Start of MATERIAL PROVIDED

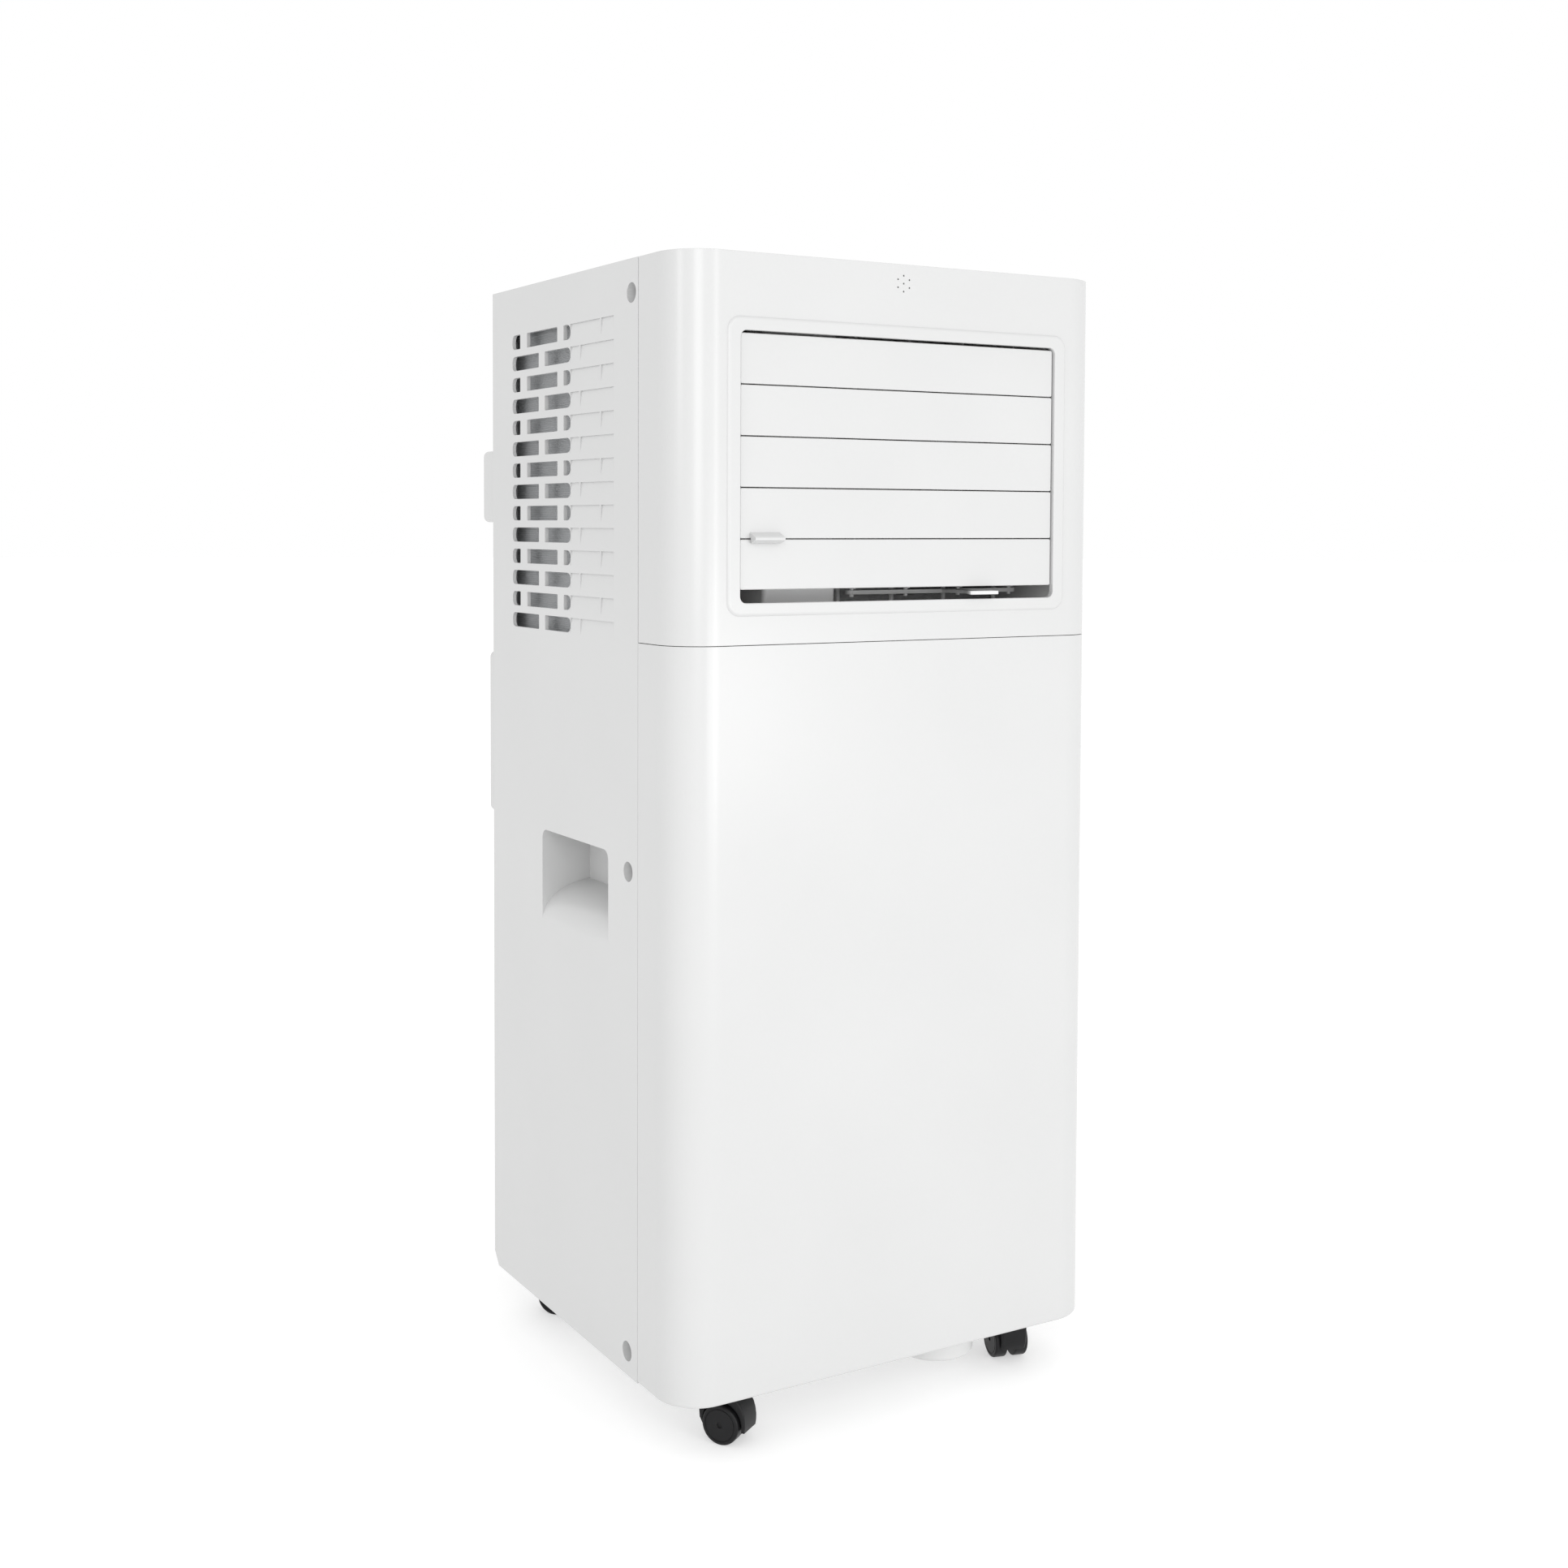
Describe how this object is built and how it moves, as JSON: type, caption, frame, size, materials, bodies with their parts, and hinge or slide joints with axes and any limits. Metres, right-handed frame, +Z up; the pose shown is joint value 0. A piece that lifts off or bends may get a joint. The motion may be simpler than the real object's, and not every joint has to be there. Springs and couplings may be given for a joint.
{
  "type": "portable air conditioner",
  "caption": "Floor-standing portable air conditioner: slim white cabinet, louvred front outlet, brick-pattern side vents, side grip recesses, rear filter cover and hose outlet, on castors.",
  "frame": {"origin": "on the floor, under the middle of the unit's bounding box", "axes": "+Z up from the floor; the louvred front faces -Y; +X is to the right when facing the front"},
  "size_m": [0.305, 0.304, 0.7],
  "materials": {
    "white_gloss": "glossy moulded plastic",
    "white_satin": "satin moulded plastic",
    "black_plastic": "satin black nylon",
    "dark_lens": "smoked glossy lens",
    "grey_mesh": "woven nylon screen",
    "aluminium_fin": "rolled fin stock",
    "copper": null,
    "black_steel": "black enamel",
    "zinc_steel": "zinc-plated sheet",
    "board_green": "solder-masked board",
    "foam_grey": "expanded foam duct"
  },
  "bodies": {
    "casing": {"front_panel_lower": "white_gloss", "front_panel_upper": "white_gloss", "left_side_panel": "white_gloss", "right_side_panel": "white_gloss", "rear_panel": "white_gloss", "top_cover": "white_gloss", "control_panel": "white_satin", "display_lens": "dark_lens", "control_board": "board_green", "outlet_duct": "white_satin", "base_pan": "white_satin", "lower_grille": "white_gloss", "exhaust_outlet": "white_gloss", "cord_gland": "black_plastic", "left_side_filter": "grey_mesh", "right_side_filter": "grey_mesh", "evaporator": "aluminium_fin", "evaporator_scroll": "foam_grey", "evaporator_motor": "zinc_steel", "condenser": "aluminium_fin", "condenser_scroll": "foam_grey", "condenser_motor": "zinc_steel", "drip_tray": "white_satin", "compressor": "black_steel", "accumulator": "black_steel", "suction_pipe": "copper", "discharge_pipe": "copper", "liquid_pipe": "copper", "electrical_box": "zinc_steel"},
    "louvre_slat_1": {"louvre_slat_1": "white_gloss"},
    "louvre_slat_2": {"louvre_slat_2": "white_gloss"},
    "louvre_slat_3": {"louvre_slat_3": "white_gloss"},
    "louvre_slat_4": {"louvre_slat_4": "white_gloss"},
    "louvre_slat_5": {"louvre_slat_5": "white_gloss"},
    "slat_link_bar": {"slat_link_bar": "white_satin"},
    "vane_1": {"vane_1": "white_satin"},
    "vane_2": {"vane_2": "white_satin"},
    "vane_3": {"vane_3": "white_satin"},
    "vane_4": {"vane_4": "white_satin"},
    "vane_link_bar": {"vane_link_bar": "white_satin"},
    "evaporator_blower": {"evaporator_blower": "black_plastic"},
    "condenser_blower": {"condenser_blower": "black_plastic"},
    "power_button": {"power_button": "white_satin"},
    "mode_button": {"mode_button": "white_satin"},
    "fan_button": {"fan_button": "white_satin"},
    "temp_down_button": {"temp_down_button": "white_satin"},
    "temp_up_button": {"temp_up_button": "white_satin"},
    "filter": {"filter_cover": "white_gloss", "filter_mesh": "grey_mesh", "filter_pull_left": "white_gloss", "filter_pull_right": "white_gloss"},
    "drain_plug": {"drain_plug": "black_plastic"},
    "castor_fl_hood": {"castor_fl_hood": "black_plastic"},
    "castor_fl_wheels": {"castor_fl_wheels": "black_plastic"},
    "castor_fr_hood": {"castor_fr_hood": "black_plastic"},
    "castor_fr_wheels": {"castor_fr_wheels": "black_plastic"},
    "castor_rl_hood": {"castor_rl_hood": "black_plastic"},
    "castor_rl_wheels": {"castor_rl_wheels": "black_plastic"},
    "castor_rr_hood": {"castor_rr_hood": "black_plastic"},
    "castor_rr_wheels": {"castor_rr_wheels": "black_plastic"}
  },
  "joints": [
    {"name": "slat_3_pivot", "type": "hinge", "parent": "casing", "child": "louvre_slat_3", "pos_m": [0, -0.134, 0.58055], "axis": [-1, 0, 0], "range_deg": [0, 75]},
    {"name": "slat_1_pivot", "type": "hinge", "parent": "casing", "child": "louvre_slat_1", "pos_m": [0, -0.134, 0.63955], "axis": [-1, 0, 0], "range_deg": [0, 75]},
    {"name": "slat_2_pivot", "type": "hinge", "parent": "casing", "child": "louvre_slat_2", "pos_m": [0, -0.134, 0.61005], "axis": [-1, 0, 0], "range_deg": [0, 75]},
    {"name": "slat_4_pivot", "type": "hinge", "parent": "casing", "child": "louvre_slat_4", "pos_m": [0, -0.134, 0.55105], "axis": [-1, 0, 0], "range_deg": [0, 75]},
    {"name": "slat_5_pivot", "type": "hinge", "parent": "casing", "child": "louvre_slat_5", "pos_m": [0, -0.134, 0.52155], "axis": [-1, 0, 0], "range_deg": [0, 75]},
    {"name": "slat_bar_pin", "type": "hinge", "parent": "louvre_slat_3", "child": "slat_link_bar", "pos_m": [-0.1154, -0.12607, 0.58664], "axis": [-1, 0, 0], "range_deg": [-75, 0]},
    {"name": "vane_2_pivot", "type": "hinge", "parent": "casing", "child": "vane_2", "pos_m": [0.025, -0.096, 0.5785], "axis": [0, 0, 1], "range_deg": [-30, 30]},
    {"name": "vane_1_pivot", "type": "hinge", "parent": "casing", "child": "vane_1", "pos_m": [-0.015, -0.096, 0.5785], "axis": [0, 0, 1], "range_deg": [-30, 30]},
    {"name": "vane_3_pivot", "type": "hinge", "parent": "casing", "child": "vane_3", "pos_m": [0.065, -0.096, 0.5785], "axis": [0, 0, 1], "range_deg": [-30, 30]},
    {"name": "vane_4_pivot", "type": "hinge", "parent": "casing", "child": "vane_4", "pos_m": [0.105, -0.096, 0.5785], "axis": [0, 0, 1], "range_deg": [-30, 30]},
    {"name": "vane_bar_pin", "type": "hinge", "parent": "vane_2", "child": "vane_link_bar", "pos_m": [0.025, -0.112, 0.502], "axis": [0, 0, 1], "range_deg": [-30, 30]},
    {"name": "evaporator_fan_shaft", "type": "hinge", "parent": "casing", "child": "evaporator_blower", "pos_m": [0, -0.043, 0.578], "axis": [0, 1, 0], "continuous": true},
    {"name": "condenser_fan_shaft", "type": "hinge", "parent": "casing", "child": "condenser_blower", "pos_m": [0, 0.0325, 0.228], "axis": [0, 1, 0], "continuous": true},
    {"name": "power_button_press", "type": "slide", "parent": "casing", "child": "power_button", "axis": [0, 0, -1], "range_m": [0, 0.001], "stiffness_N_per_m": 600, "springref_m": -0.0005},
    {"name": "mode_button_press", "type": "slide", "parent": "casing", "child": "mode_button", "axis": [0, 0, -1], "range_m": [0, 0.001], "stiffness_N_per_m": 600, "springref_m": -0.0005},
    {"name": "fan_button_press", "type": "slide", "parent": "casing", "child": "fan_button", "axis": [0, 0, -1], "range_m": [0, 0.001], "stiffness_N_per_m": 600, "springref_m": -0.0005},
    {"name": "temp_down_button_press", "type": "slide", "parent": "casing", "child": "temp_down_button", "axis": [0, 0, -1], "range_m": [0, 0.001], "stiffness_N_per_m": 600, "springref_m": -0.0005},
    {"name": "temp_up_button_press", "type": "slide", "parent": "casing", "child": "temp_up_button", "axis": [0, 0, -1], "range_m": [0, 0.001], "stiffness_N_per_m": 600, "springref_m": -0.0005},
    {"name": "filter_slide", "type": "slide", "parent": "casing", "child": "filter", "axis": [0, 1, 0], "range_m": [0, 0.08]},
    {"name": "drain_plug_pull", "type": "slide", "parent": "casing", "child": "drain_plug", "axis": [0, 1, 0], "range_m": [0, 0.03]},
    {"name": "castor_fl_swivel", "type": "hinge", "parent": "casing", "child": "castor_fl_hood", "pos_m": [-0.109, -0.1155, 0.033], "axis": [0, 0, 1], "continuous": true},
    {"name": "castor_fl_roll", "type": "hinge", "parent": "castor_fl_hood", "child": "castor_fl_wheels", "pos_m": [-0.10518, -0.12137, 0.012], "axis": [0.8383, 0.5452, 0], "continuous": true},
    {"name": "castor_fr_swivel", "type": "hinge", "parent": "casing", "child": "castor_fr_hood", "pos_m": [0.109, -0.1155, 0.033], "axis": [0, 0, 1], "continuous": true},
    {"name": "castor_fr_roll", "type": "hinge", "parent": "castor_fr_hood", "child": "castor_fr_wheels", "pos_m": [0.11082, -0.10874, 0.012], "axis": [-0.9656, 0.2599, 0], "continuous": true},
    {"name": "castor_rl_swivel", "type": "hinge", "parent": "casing", "child": "castor_rl_hood", "pos_m": [-0.109, 0.0965, 0.033], "axis": [0, 0, 1], "continuous": true},
    {"name": "castor_rl_roll", "type": "hinge", "parent": "castor_rl_hood", "child": "castor_rl_wheels", "pos_m": [-0.1132, 0.1021, 0.012], "axis": [-0.8, -0.6, 0], "continuous": true},
    {"name": "castor_rr_swivel", "type": "hinge", "parent": "casing", "child": "castor_rr_hood", "pos_m": [0.109, 0.0965, 0.033], "axis": [0, 0, 1], "continuous": true},
    {"name": "castor_rr_roll", "type": "hinge", "parent": "castor_rr_hood", "child": "castor_rr_wheels", "pos_m": [0.1125, 0.10256, 0.012], "axis": [-0.866, 0.5, 0], "continuous": true}
  ],
  "couplings": [
    {"joint": "slat_1_pivot", "follows": "slat_3_pivot", "ratio": 1},
    {"joint": "slat_2_pivot", "follows": "slat_3_pivot", "ratio": 1},
    {"joint": "slat_4_pivot", "follows": "slat_3_pivot", "ratio": 1},
    {"joint": "slat_5_pivot", "follows": "slat_3_pivot", "ratio": 1},
    {"joint": "slat_bar_pin", "follows": "slat_3_pivot", "ratio": -1},
    {"joint": "vane_1_pivot", "follows": "vane_2_pivot", "ratio": 1},
    {"joint": "vane_3_pivot", "follows": "vane_2_pivot", "ratio": 1},
    {"joint": "vane_4_pivot", "follows": "vane_2_pivot", "ratio": 1},
    {"joint": "vane_bar_pin", "follows": "vane_2_pivot", "ratio": -1}
  ]
}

End of MATERIAL PROVIDED

> _GIVEN REQUEST_: Show every line above in which the word "materials" occurs.

> _ANSWER TO THIS PROBLEM_:
Describe how this object is built and how it moves, as JSON: type, caption, frame, size, materials, bodies with their parts, and hinge or slide joints with axes and any limits. Metres, right-handed frame, +Z up; the pose shown is joint value 0. A piece that lifts off or bends may get a joint. The motion may be simpler than the real object's, and not every joint has to be there. Springs and couplings may be given for a joint.
  "materials": {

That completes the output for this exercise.